Woody, Bono and a Varied Mix At Cannes

If the relevance of a film festival depends in part of its ability to avoid being typecast as favoring a single genre, then Cannes...aw, jeez, Bono just went by. He was hurrying in the twilight across the wooden walkway that leads from the festival offices to the Palais, in view of  the press aerie, and when a random video shooter went to grab some footage, he teased his blonde companion, presumably a workmate, by grabbing her arms to frame her for the shooter. Since a spring rain had just washed across the bay here, he also almost slipped and landed on his butt.

Bono was headed for the evening screening of Woody Allen's Vicky Cristina Barcelona, and though Allen's continuing high profile at the festival seems more a matter of obligation than cinephilia (critics have been mixed on the film) the U2 front man is doing the correct film buff thing tonight.

Now, where were we? Cannes' varied mix? What put me in mind of that notion was the back-to-back film-going experience of seeing a sweet-tempered, typically French but hardly predictable troubled-family tale (Un Conte de Noel) that was closely followed by perhaps the festival's grittiest offering, from the Un Certain Regard section, Hunger.

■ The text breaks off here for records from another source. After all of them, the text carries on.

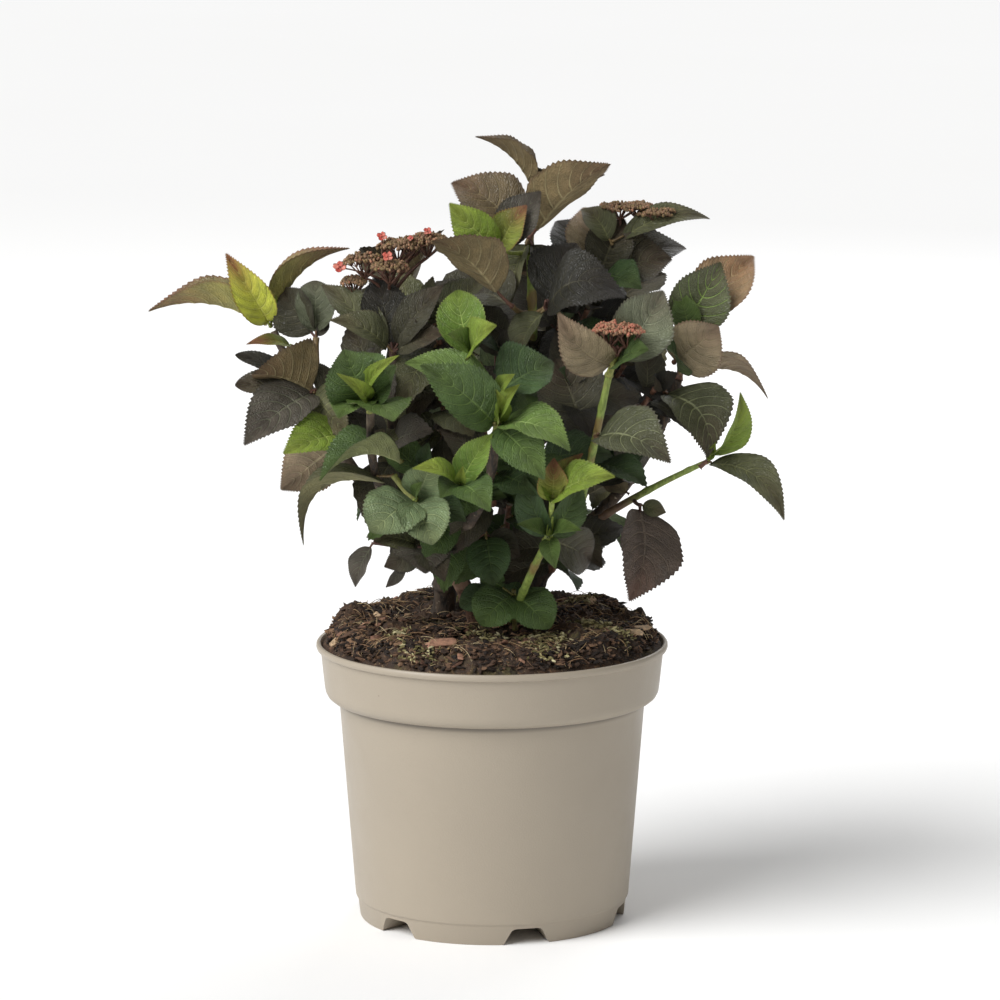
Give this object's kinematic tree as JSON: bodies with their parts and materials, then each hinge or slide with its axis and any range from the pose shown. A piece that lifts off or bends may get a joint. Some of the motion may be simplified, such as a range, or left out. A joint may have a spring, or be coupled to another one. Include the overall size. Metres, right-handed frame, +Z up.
{
  "type": "hydrangea shrub in nursery pot",
  "caption": "Young hydrangea shrub in a round taupe plastic nursery pot, with spreading leafy boughs and spent flower heads.",
  "frame": {"origin": "centre of the pot's flat underside, at ground level", "axes": "+Z up, +X to the plant's right seen from the front, -Y towards the front of the plant"},
  "size_m": [0.412, 0.3104, 0.5163],
  "materials": {
    "pot_plastic": "moulded taupe plastic with a soft sheen",
    "soil": "dark brown peat and fine bark, dry on top, with some moss",
    "woody_stem": "thin brown bark with fine cracks",
    "green_stem": "smooth young stem, green to olive",
    "leaf_dusk": "dark purple-brown leaves, satin, veined",
    "leaf_bronze": "olive and bronze leaves, satin, veined",
    "leaf_green": "mid to dark green leaves, satin, veined",
    "leaf_lime": "young yellow-green leaves, satin, veined",
    "flower_head": "dry brown buds with a few dull red sepals"
  },
  "bodies": {
    "root": {"pot": "pot_plastic", "root_ball_soil": "soil", "stem_left": "woody_stem", "stem_front": "woody_stem", "stem_back": "woody_stem", "stem_right": "woody_stem", "green_shoot": "green_stem", "bough_left": "woody_stem", "bough_far_left": "woody_stem", "bough_left_head": "woody_stem", "bough_front_left": "woody_stem", "bough_green_left": "woody_stem", "bough_centre": "woody_stem", "bough_summit": "woody_stem", "bough_top_right": "woody_stem", "bough_right": "green_stem", "bough_right_crest": "woody_stem", "bough_right_head": "green_stem", "bough_back_left": "woody_stem", "bough_back_right": "woody_stem", "flower_head_left": "flower_head", "flower_head_right": "flower_head", "flower_head_small": "flower_head", "leaves_summit": "leaf_bronze", "leaves_far_left": "leaf_bronze", "leaves_left": "leaf_dusk", "leaves_left_low": "leaf_lime", "leaves_left_drop": "leaf_bronze", "leaves_far_right": "leaf_green", "leaves_right_crest": "leaf_bronze", "leaves_top_right": "leaf_dusk", "leaves_left_head": "leaf_dusk", "leaves_right_head": "leaf_bronze", "leaves_green_left": "leaf_green", "leaves_lit_pair": "leaf_lime", "leaves_centre": "leaf_green", "leaves_front_left": "leaf_green", "leaves_low_left": "leaf_dusk", "leaves_lime_left": "leaf_lime", "leaves_lime_right": "leaf_lime", "leaves_right_veined": "leaf_bronze", "leaves_right_drop": "leaf_dusk", "leaves_foot": "leaf_green", "leaves_inner_left": "leaf_dusk", "leaves_inner_right": "leaf_dusk", "leaves_inner_low": "leaf_dusk", "leaves_inner_top": "leaf_dusk", "leaves_back_left": "leaf_dusk", "leaves_back_right": "leaf_bronze", "leaves_back_middle": "leaf_green", "leaves_back_low_left": "leaf_green", "leaves_back_low_right": "leaf_dusk"}
  },
  "joints": []
}
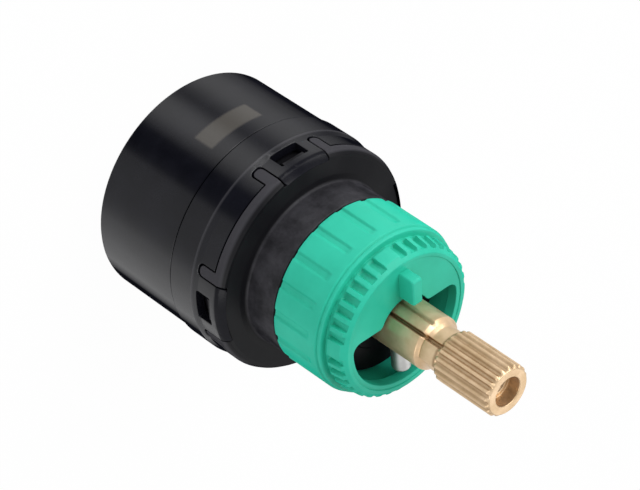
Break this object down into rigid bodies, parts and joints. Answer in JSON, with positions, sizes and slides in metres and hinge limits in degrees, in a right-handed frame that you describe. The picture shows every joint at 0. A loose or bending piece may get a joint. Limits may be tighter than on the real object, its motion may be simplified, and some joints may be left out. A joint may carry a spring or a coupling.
{
  "type": "diverter cartridge",
  "caption": "Round water diverter cartridge with ceramic discs, snap-hook housing, toothed green limit ring with a stop tab, and a splined brass spindle.",
  "frame": {"origin": "centre of the rear face, on the cartridge's axis", "axes": "+Z along the axis towards the spindle's splined end; -Y along the stop pin at rest; +X to the right outlet"},
  "size_m": [0.0454, 0.0454, 0.0831],
  "materials": {
    "black_plastic": "semi-gloss moulded black engineering plastic",
    "green_plastic": "satin moulded green acetal",
    "brass": "turned and broached, satin",
    "steel": "ground stainless dowel",
    "white_plastic": "moulded natural acetal",
    "ceramic": "lapped alumina",
    "rubber": "black elastomer"
  },
  "bodies": {
    "housing": {"rear_body": "black_plastic", "hook_housing": "black_plastic", "front_housing": "black_plastic", "guide_bush": "black_plastic", "fixed_disc": "ceramic", "rear_body_oring": "rubber", "front_housing_oring": "rubber", "seat_inlet_seal": "rubber", "seat_left_outlet_seal": "rubber", "seat_right_outlet_seal": "rubber", "rear_inlet_seal": "rubber", "rear_left_outlet_seal": "rubber", "rear_right_outlet_seal": "rubber"},
    "spindle": {"spindle": "brass", "stop_pin": "steel", "thrust_washer": "white_plastic", "disc_driver": "white_plastic", "moving_disc": "ceramic", "lower_spindle_oring": "rubber", "upper_spindle_oring": "rubber"},
    "limit_ring": {"limit_ring": "green_plastic"}
  },
  "joints": [
    {"name": "spindle_turn", "type": "hinge", "parent": "housing", "child": "spindle", "pos_m": [0, 0, 0], "axis": [0, 0, 1], "range_deg": [-90, 90]},
    {"name": "limit_ring_lift", "type": "slide", "parent": "housing", "child": "limit_ring", "axis": [0, 0, 1], "range_m": [0, 0.0067]}
  ]
}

The latter film, which that caused a stir on the festival's first day is from U2's Ireland--not the band's congenial Dublin, however, but bloody Belfast, during The Troubles. And further still, it's set in the notorious Maze prison where Irish Republican Army hunger striker Bobby Sands was the first of ten to die of starvation, but not without first being brutalized by his British jail keepers.

Perhaps that's already enough to cause you to give it a miss, thinking that even with the relevance of those years of struggle to more recent headlines abut Abu Ghraib and Guantanamo, it would be just too grim a dose of what you already know from the evening news.

It's a thought I initially shared, as did reviewers I've spoken with here. But the good cinematic news is that this grim and at times grisly film, which has been picked up by Mel Gibson's Icon Film Distribution arm for Australia and New Zealand, is so determined to stick by Steve McQueen's directorial ethic that it plays more timelessly than that. (McQueen, moniker notwithstanding, is a 39-year-old Englishman who happens to be black and presumably was not in Sand Pebbles.) At heart it asks us to wonder at the willingness of these men--who were in many cases killers themselves-- to die, agonizingly for their political (or as the film steers us to believe, spiritual) principles. "What I wanted," says McQueen, "is to know what it felt like to be in the Maze at that time--to capture what is not written about in books."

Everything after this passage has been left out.